Le climat bouleverse déjà l’Est-du-Québec
L’UPA et de nombreux scientifiques inquiets de la situation
Dans 25 ans, le climat du Bas-Saint-Laurent sera méconnaissable. La température moyenne annuelle de la région aura encore augmenté de 2,8 degrés Celsius. Fini les longs hivers, les printemps seront hâtifs et pluvieux, les étés chauds et secs, tandis que l’automne arrivera de plus en plus tard.
Le Consortium sur la climatologie et l’adaptation aux changements climatiques, Ouranos, regroupe plus de 450 scientifiques, experts et chercheurs de différentes disciplines. Leurs conclusions sont alarmantes. Les impacts de ces changements sur l’environnement et l’agriculture seront majeurs.
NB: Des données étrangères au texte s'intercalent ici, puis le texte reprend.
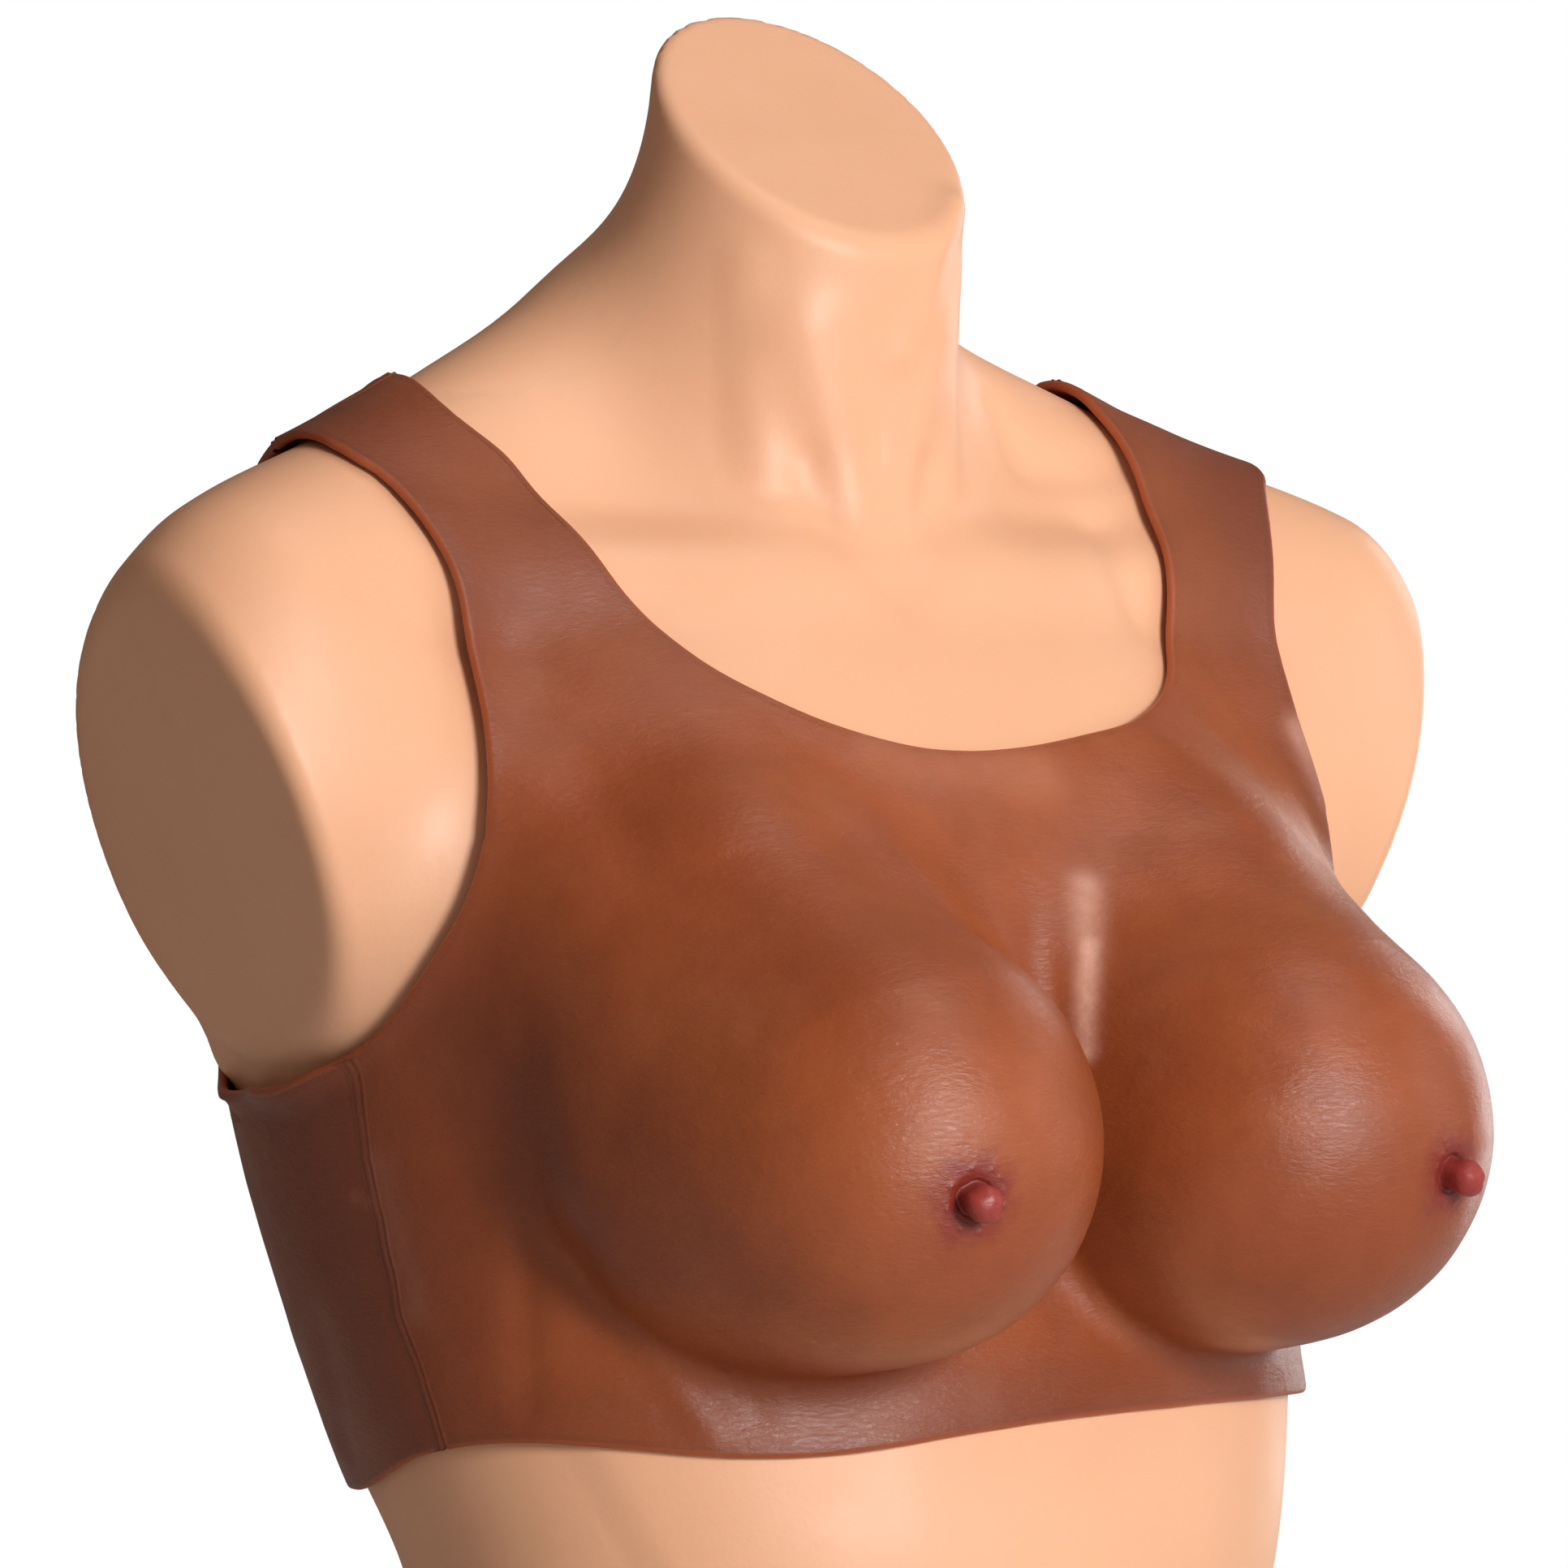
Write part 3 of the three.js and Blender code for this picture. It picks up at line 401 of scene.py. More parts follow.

Avec la hausse des températures, en 2050, plus rien ne sera comme avant. Les hivers seront plus courts, plus chauds, avec beaucoup moins de neige et de nombreuses périodes de dégel.
Les modèles prédisent 40 jours de moins par année avec de la neige au sol, ce qui mettra en péril la survie de plantes comme les petits fruits ou les fourrages.
Les chercheurs estiment aussi que les insectes ravageurs résisteront mieux aux hivers, sans compter ceux qui migreront du sud.
Grande part de risques
« Les changements climatiques impliquent certains effets positifs, comme l’allongement de la saison de culture, mais aussi une grande part de risques. Il y aura davantage d’extrêmes : des chaleurs, des
pluies intenses, des redoux. Ces phénomènes vont avoir des effets négatifs », estime la coordonnatrice scientifique pour Ouranos, Anne Blondlot.
Avec les derniers gels autour du 4 mai et les premiers gels de l’automne vers la mi-octobre, la période de culture augmentera de plus d’un mois. Et l’été ? Rien de réjouissant. Une dizaine de jours avec 30 degrés Celsius ou plus, des pluies intenses, des orages et de longues périodes de sécheresse.
« Si les précipitations n’augmentent pas, l’évaporation accentuera le déficit d’eau pour les plantes. Et les pluies intenses risquent de provoquer l’érosion des sols, sans compter la présence accrue d’insectes ravageurs », indique madame Blondlot.
Les agriculteurs ont toujours dû composer avec le climat, dit-elle, « mais c’est sûr qu’avec ce qui s’en vient, et même ce qui est déjà en cours, il va falloir qu’ils travaillent fort. »
Les producteurs devront s’adapter pour survivre
La grande différence aujourd’hui est la vitesse du changement. « C’est très, très rapide. Il faut déjà se mettre en action, changer nos façons de faire, améliorer nos pratiques. C’est déjà commencé », explique la présidente de l’Union des producteurs agricoles (UPA) au Bas-Saint-Laurent, Nathalie Lemieux.
Les agriculteurs de la région cultivent désormais abondamment du maïs et du soya, ce qui aurait été impensable il y a 20 ans.
« Ça va nous avantager pour certaines productions, mais c’est sûr qu’on va avoir plus d’insectes, des canicules, des grosses pluies. Ça va influencer le confort des animaux, les bâtiments, la ventilation, l’abreuvement. »

Les agriculteurs devront modifier leurs méthodes de culture, adopter de nouvelles espèces de fourrages et lutter plus efficacement contre les ravageurs et les maladies. Pour les éleveurs et les producteurs laitiers, la tâche s’annonce encore plus compliquée. Avec davantage de journées très chaudes en été, les animaux subiront un stress thermique important. La productivité diminuera et la mortalité augmentera. Déjà, plusieurs manquent d’eau en été.
Le changement a un coût
Cultiver des plantes de couverture pour protéger les terres, assurer des réserves d’eau en cas de
canicule, ventiler les bâtiments, irriguer les champs tout cela coûte cher. Madame Lemieux réclame que le gouvernement retourne aux agriculteurs la taxe carbone, prélevée depuis 10 ans sur les produits pétroliers, et qui devait justement financer l’adaptation aux changements climatiques. L’UPA estime cette somme à 480 M$.
« Cela nous permettrait d’être plus compétitifs, de travailler à nos priorités d’adaptation pour faire face aux changements. Les entreprises agricoles ne peuvent pas laisser ça aller. Elles sont déjà en action, et elles devront l’être encore pour les 10, 15, 20 prochaines années », explique-t-elle.
Le défi est d’autant plus grand pour les petits producteurs, qui peinent déjà à survivre. Le plus inquiétant reste à venir après 2050.
« Si on fait les mauvais choix, si les émissions de GES demeurent fortes, la situation deviendra beaucoup plus catastrophique. Si on ne fait pas d’efforts, plus rien n’est certain », soutient Anne Blondlot.